* [Written task]
Could you write out the opening lines of the data, word for word, stopping after the line that contains "from math import cos, radians, sin"?

* [Dataset content]
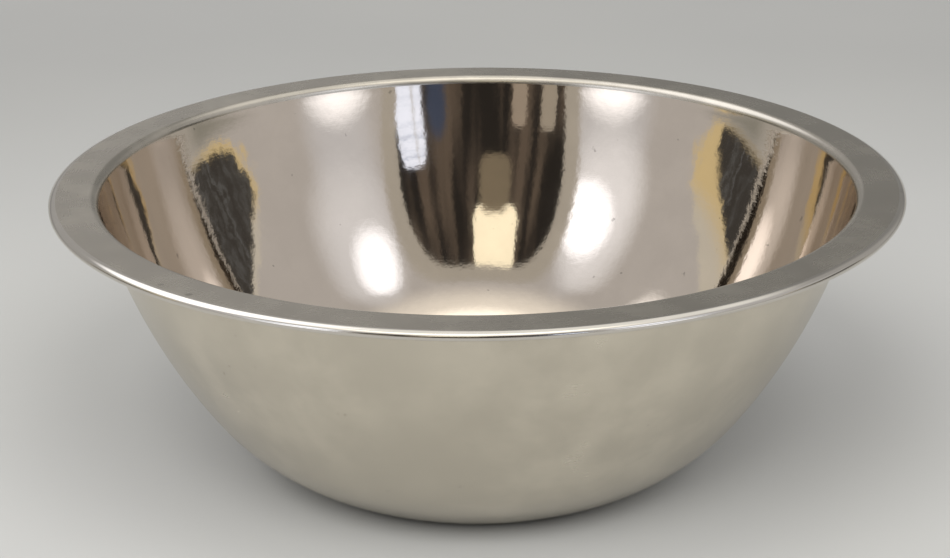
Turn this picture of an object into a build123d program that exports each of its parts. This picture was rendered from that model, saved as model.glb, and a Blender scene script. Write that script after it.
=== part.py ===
"""Stainless-steel mixing bowl, pressed in one piece from a round sheet.

Units are millimetres. The origin is the centre of the flat base's underside, and +Z points up
through the mouth, along the axis that the bowl is round about.
"""

import os
from math import cos, radians, sin

from build123d import *

# ---- driving dimensions ----
rim_diameter = 337.0  # over the rolled edge
height = 117.0  # from the surface it stands on to the top of the flange
sheet = 0.6  # thickness of the steel, the same everywhere

# The wall's inside skin is three tangent arcs. A slope is in degrees from level.
flat_base_radius = 70.0
foot_radius = 19.4  # bend between the flat base and the wall
foot_slope = 27.0  # where the foot's bend ends
belly_slope = 54.0  # where the full lower wall turns into the straighter upper wall
wall_slope = 77.0  # where the wall meets the lip

lip_radius = 3.9  # bend from the wall into the flange, on the inside skin
flange_start_radius = 153.1  # where that bend ends and the flat flange starts

# The edge of the flange is rolled down and under into a bead that is wider than it is high.
crown_radius = 3.4  # gentle start of the roll
crown_turn = 45.0  # degrees of the roll that the crown makes
nose_radius = 1.3  # tight turn round the bead's outermost point
bead_under_length = 2.2  # level run under the bead, back towards the wall
tuck_radius = 1.0  # last bend, which turns the cut edge up inside the bead
cut_edge_gap = 0.25  # air between the cut edge and the flange above it


def reach(slope_a, slope_b):
    """How far out an arc of radius 1 goes while its slope turns from slope_a to slope_b."""
    return sin(radians(slope_b)) - sin(radians(slope_a))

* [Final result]
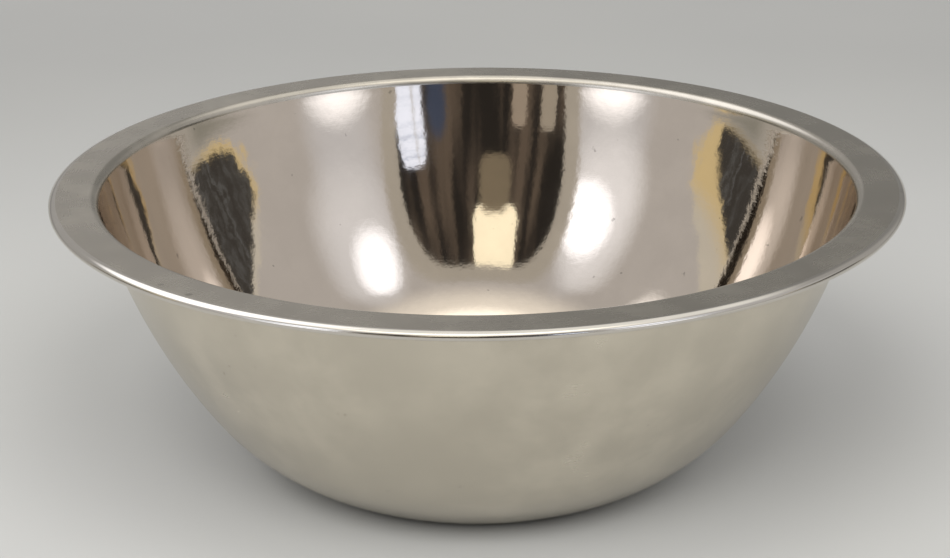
Turn this picture of an object into a build123d program that exports each of its parts. This picture was rendered from that model, saved as model.glb, and a Blender scene script. Write that script after it.
=== part.py ===
"""Stainless-steel mixing bowl, pressed in one piece from a round sheet.

Units are millimetres. The origin is the centre of the flat base's underside, and +Z points up
through the mouth, along the axis that the bowl is round about.
"""

import os
from math import cos, radians, sin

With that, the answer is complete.